事件発生日、わたしは休みのためネットを見ていたので、Twitterのトレンドからリアルタイムに状況を把握していた。
 一時はこの事件を、キューブリックの有名な映画「フルメタル・ジャケット」のなかの、新兵が練兵係軍曹を射殺する事件になぞらえる向きもあった。
 アメリカ海兵隊の新兵教育は非常に厳しく、平均して2割も脱落するときいたことがある。

一方、陸自はそこまでじゃない。教育中にやめるのは、せいぜい1割もいないんじゃなかろうか。
 ただし武器の管理には厳しく、また弾薬をべつの場所に保管しているので、こうした事件を滅多に起こせるものではない。(つまり、万が一駐屯地を襲撃されても、弾薬が近くにないために反撃することもできない、という別の問題もある…)

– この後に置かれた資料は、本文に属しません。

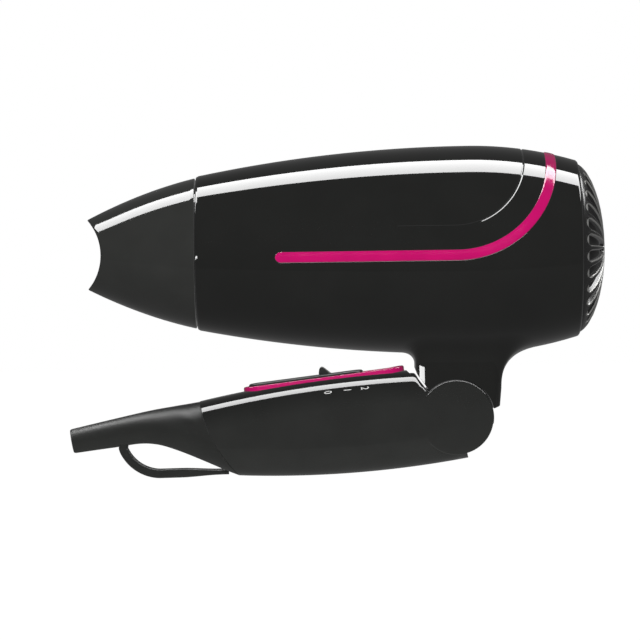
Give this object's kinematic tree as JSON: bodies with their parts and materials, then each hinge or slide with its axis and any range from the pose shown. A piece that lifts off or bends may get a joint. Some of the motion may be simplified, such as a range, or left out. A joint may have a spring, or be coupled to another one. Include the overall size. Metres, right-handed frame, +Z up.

 事件は、射撃検定の当日に、しかも弾薬が交付されてそれを装填したそのタイミングで、犯人の男は同僚に向けて銃を発射したことになる。
 当初は、精神疾患のある隊員が乱射事件を起こしたのかなと思っていたのが、じつは明確な殺意のもとに犯行が行われたことも分かってきた。恐るべき大胆さと冷静さのもとで、凶行は行われたようだ。

射場では、射手のほかにも、射撃係とか安全係とか役割があてがわれているけど、とくに安全係は今回の凶行を未然に防ぐことができなかった。いったいどうすれば事件を防げたのだろうか。
 また、事件の現場にいた隊員たち(とくに新隊員)は、心に深い傷を負ったことと思うので、事件後の心のケアをしっかりと行ってほしいと思う。